• **Exercise**
Take each line containing the word "scene" and copy it.
## Begin Dataset excerpt
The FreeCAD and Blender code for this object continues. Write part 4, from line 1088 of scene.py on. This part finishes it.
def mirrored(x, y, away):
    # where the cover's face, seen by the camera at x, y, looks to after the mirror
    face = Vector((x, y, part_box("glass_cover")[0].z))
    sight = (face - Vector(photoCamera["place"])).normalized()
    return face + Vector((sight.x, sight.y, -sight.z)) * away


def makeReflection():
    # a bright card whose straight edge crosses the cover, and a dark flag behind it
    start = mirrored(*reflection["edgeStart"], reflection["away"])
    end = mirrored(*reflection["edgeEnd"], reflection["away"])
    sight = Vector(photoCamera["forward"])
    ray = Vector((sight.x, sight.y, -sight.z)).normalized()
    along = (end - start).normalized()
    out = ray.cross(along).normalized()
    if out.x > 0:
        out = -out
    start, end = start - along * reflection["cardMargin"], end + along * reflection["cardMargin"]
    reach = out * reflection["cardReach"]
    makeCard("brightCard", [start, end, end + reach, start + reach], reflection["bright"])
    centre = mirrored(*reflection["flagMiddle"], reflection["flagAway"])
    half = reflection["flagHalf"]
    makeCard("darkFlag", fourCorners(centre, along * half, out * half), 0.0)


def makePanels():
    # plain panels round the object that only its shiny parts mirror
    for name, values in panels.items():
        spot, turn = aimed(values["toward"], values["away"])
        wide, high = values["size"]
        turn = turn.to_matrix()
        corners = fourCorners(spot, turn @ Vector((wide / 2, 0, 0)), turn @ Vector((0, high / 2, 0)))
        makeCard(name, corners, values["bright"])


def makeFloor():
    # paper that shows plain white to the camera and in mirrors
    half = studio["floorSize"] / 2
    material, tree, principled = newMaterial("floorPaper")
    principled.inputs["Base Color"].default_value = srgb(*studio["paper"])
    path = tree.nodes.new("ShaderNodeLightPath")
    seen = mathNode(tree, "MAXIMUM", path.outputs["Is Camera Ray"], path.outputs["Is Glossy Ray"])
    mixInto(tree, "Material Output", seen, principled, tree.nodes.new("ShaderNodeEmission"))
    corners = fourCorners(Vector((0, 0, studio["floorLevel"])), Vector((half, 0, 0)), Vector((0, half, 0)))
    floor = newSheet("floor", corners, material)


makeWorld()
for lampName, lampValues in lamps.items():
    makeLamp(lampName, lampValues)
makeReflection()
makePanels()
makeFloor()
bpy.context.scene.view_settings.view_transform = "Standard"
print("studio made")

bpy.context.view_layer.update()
## End Dataset excerpt
• **Solution for this problem**
The FreeCAD and Blender code for this object continues. Write part 4, from line 1088 of scene.py on. This part finishes it.
bpy.context.scene.view_settings.view_transform = "Standard"